What’s incredible, though, is that when he dreamed up Baby Driver—arguably the first film to make the iPod a central character—most people were still making each other mixtapes. Back when “Bellbottoms” was released, folks couldn’t dance down the street with 3,000 songs at their disposal. Even with the 15 you could cram onto a single side of a cassette, cuing up the right track at the right time was just about impossible. Portable CD players helped deliver music faster and more accurately, but they skipped constantly if you tried to walk with them having anything more than the slightest spring in your step. iPods and their non-Apple mp3-playing ilk changed all that, allowing hundreds of hours of music to be stuffed in your pocket ready to be cued up during just the right moment.

“For the first time, which wasn’t the case with the Walkman or the Discman, the iPod meant people could basically start soundtracking their own lives,” says Wright.

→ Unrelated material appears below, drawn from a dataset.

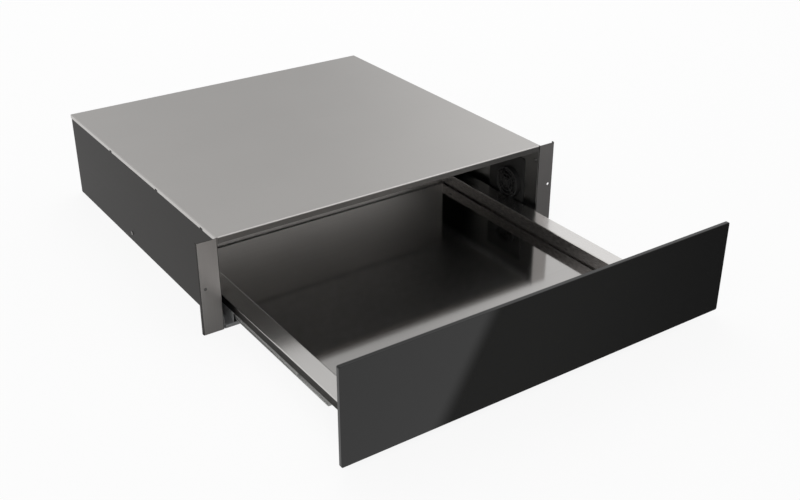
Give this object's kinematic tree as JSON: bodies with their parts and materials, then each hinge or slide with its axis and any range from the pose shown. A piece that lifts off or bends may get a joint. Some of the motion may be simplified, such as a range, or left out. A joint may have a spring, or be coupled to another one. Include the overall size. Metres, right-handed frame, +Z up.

That’s what getaway driver Baby does throughout the movie. Looking to fulfill a debt to the crime boss Doc (Kevin Spacey), he times every heist to a specific song. A sufferer of tinnitus, he needs the music focus on the road—to drown out the hum in his ears and the chaos around him. That leads to some exquisitely crafted car chases, but it also leads to some moments more relatable to folks who don’t know how to execute proper donuts. Like, for example, the time Baby goes on a coffee run set entirely to Bob & Earl’s “Harlem Shuffle.” We've all had that moment, all known instinctively based on the weather, mood, or activity just what song to cue up, then timed every footstep or lane change to that said song. For music fans, getting it right feels like high-fiving a million angels. For a director like Wright, making a movie that way is downright genius.

Lots of directors make movies with soundtracks in mind—and often have songs in mind when they develop their films. Quentin Tarantino and Cameron Crowe are both known for this, but Wright took it a step further, timing scenes to the songs he knew he was going to use. Instead of syncing the action to a track as the movie was being edited, it was shot to be beat-for-beat—just like we all do when we time our morning run to Beyoncé’s “Ring the Alarm” (or, you know, whatever is on your sprint mix).

“When life starts to sync up with your soundtrack, it’s a magical moment," Wright says. "If it’s something where you’re walking and it’s cloudy and the sun comes out in time with a bit in the song you feel like you’re omnipotent—so Baby Driver is an entire movie made up of moments like that.”

As a result, Baby Driver feels like a rollicking action movie that just happens to plays like the fantasy everyone has experienced when the bassline of their favorite song times perfectly to their footfall—it’s just that when Baby’s foot falls its dropping the pedal to the floor.